One cold December night our family had the privilege of spending time with two children from a foreign land.  My brother had befriended a classmate, David, who had moved with his family from Israel to America.  David and his little sister ate dinner with us one night and afterwards attended our church’s annual Christmas party for kids.  They seemed to enjoy it.

Later that evening we dropped the two beautiful children off at their house, their big brown eyes wide with excitement from the night’s festivities.  Their sweet mother stood in her driveway thanking us profusely in broken English for letting her children hang out with us.  As my mom turned to leave she paused as if a light bulb of awareness suddenly came on, a tiny voice letting her know that some sort of disclaimer needed to be made.

She turned back to the Hebrew mom still standing and waving in the driveway.  “By the way, I really didn’t think about this before…but I hope it’s okay.  We had hot dogs for supper tonight.  Your kids loved them. I buy the inexpensive kind so they probably don’t have much pork in them at all, your family being Jewish and everything.”  So after dropping Hiroshima, she continued by immediately delivering Nagasaki .  “Oh, and we took your kids to church, and they sat on Santa’s lap.  They also sang Christmas carols.”  She basically couldn’t have potentially offended them more if she would have replaced David’s yarmulke with a Santa hat and handed him a basket of Easter eggs to replace his dreidel.

I like to imagine in my mind that the next day as David’s family hightailed it on the first available flight back to Israel that security guards arrested my mom as she chased the plane down on the runway holding a box full of Jimmy Dean sausage and American flags, something to remember us by.
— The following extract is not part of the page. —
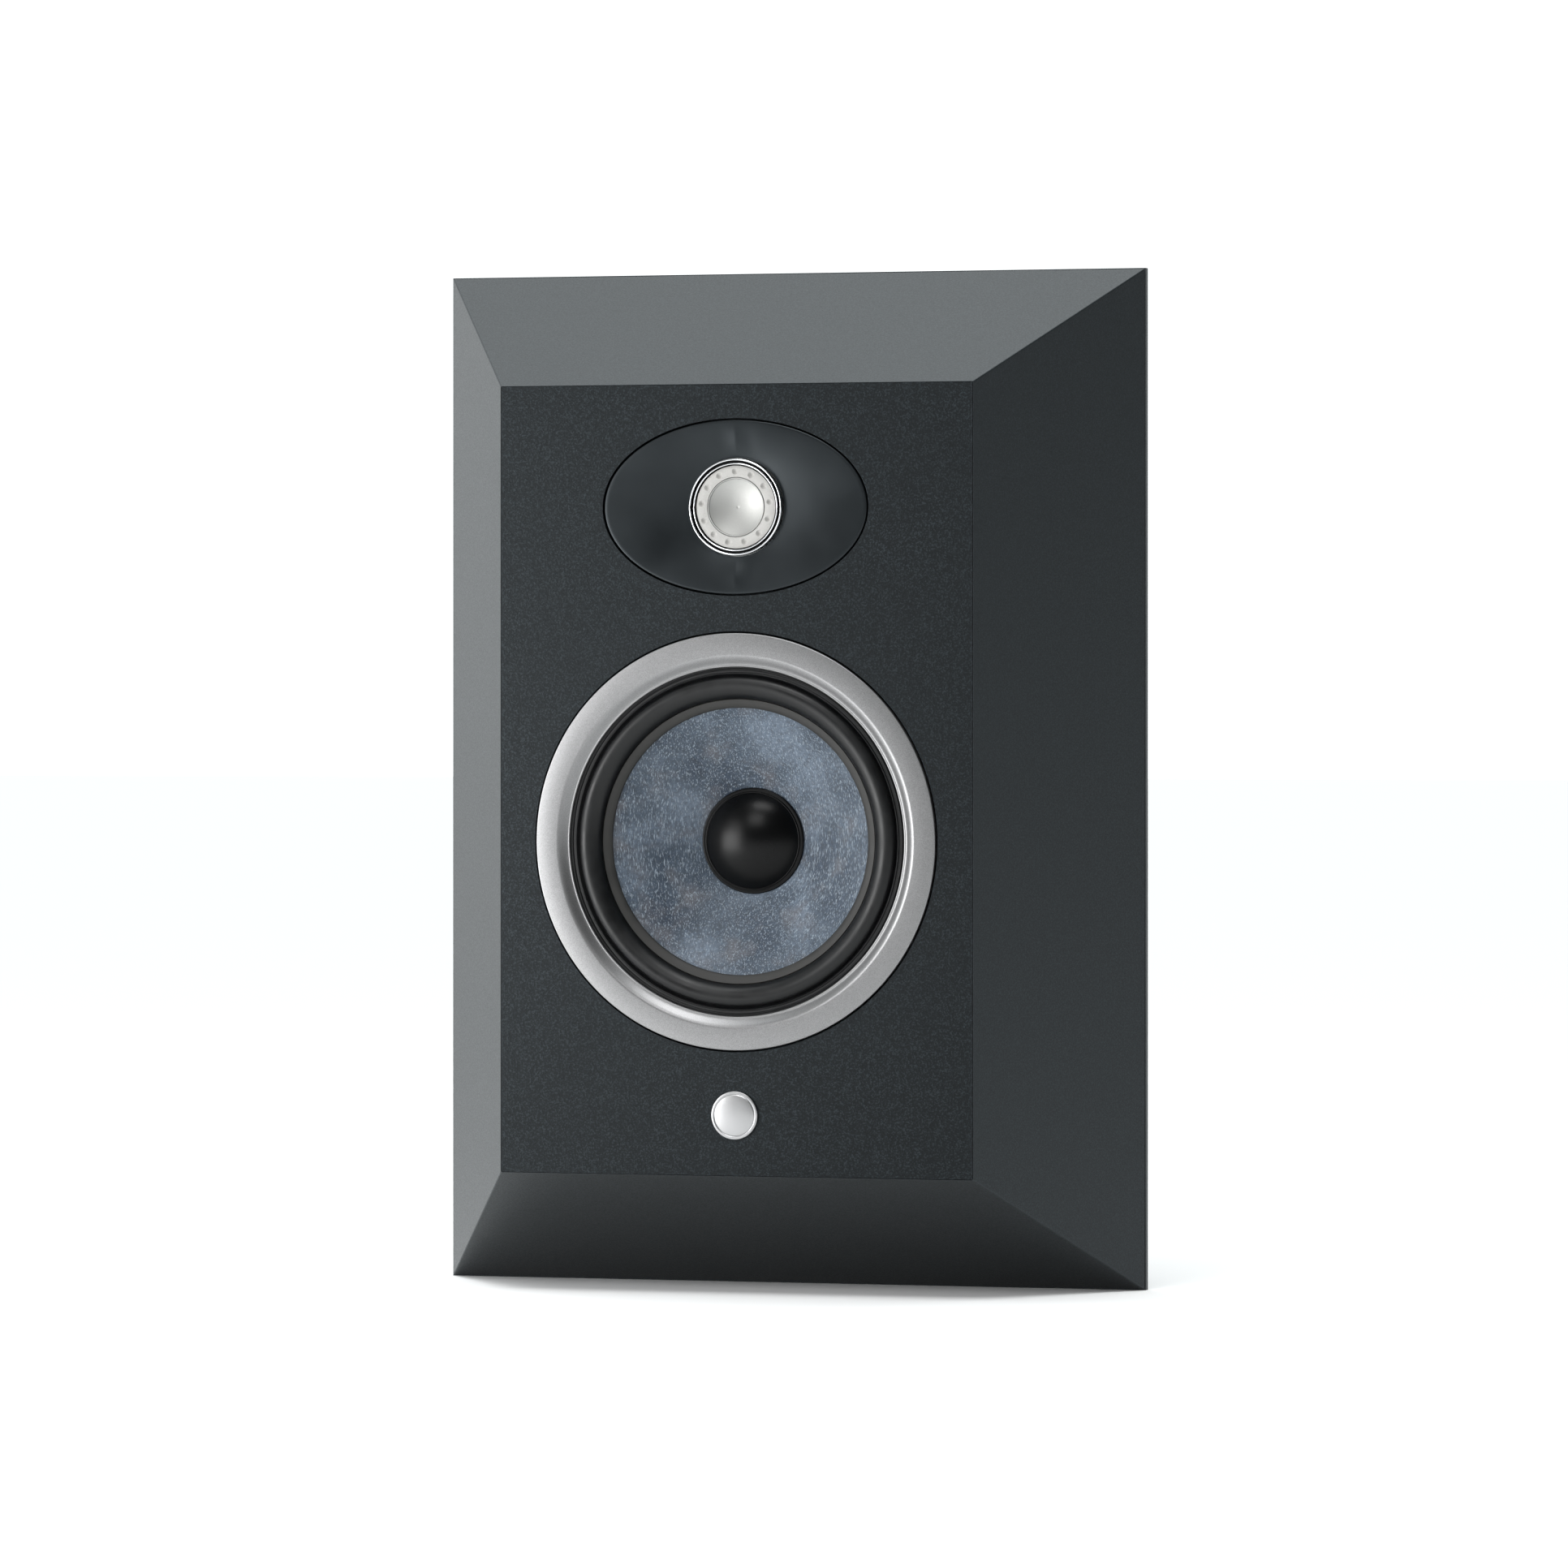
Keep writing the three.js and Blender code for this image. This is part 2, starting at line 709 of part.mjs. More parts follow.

My mom meant no offense, and I truly don’t think any was taken, but when she got back in the car that night she thought for a minute and then let out the tiniest of laughs.  Then, slowly, as the scope of what just happened fully hit her, her laughter picked up until she was in full-blown crying mode.  And I was right behind her.  My mom has always found it easy to laugh at herself, and from times like this I learned two important lessons.  First, it’s easier to ask forgiveness than permission.  Second, don’t be afraid to laugh at yourself, laugh often, and laugh so hard that you cry.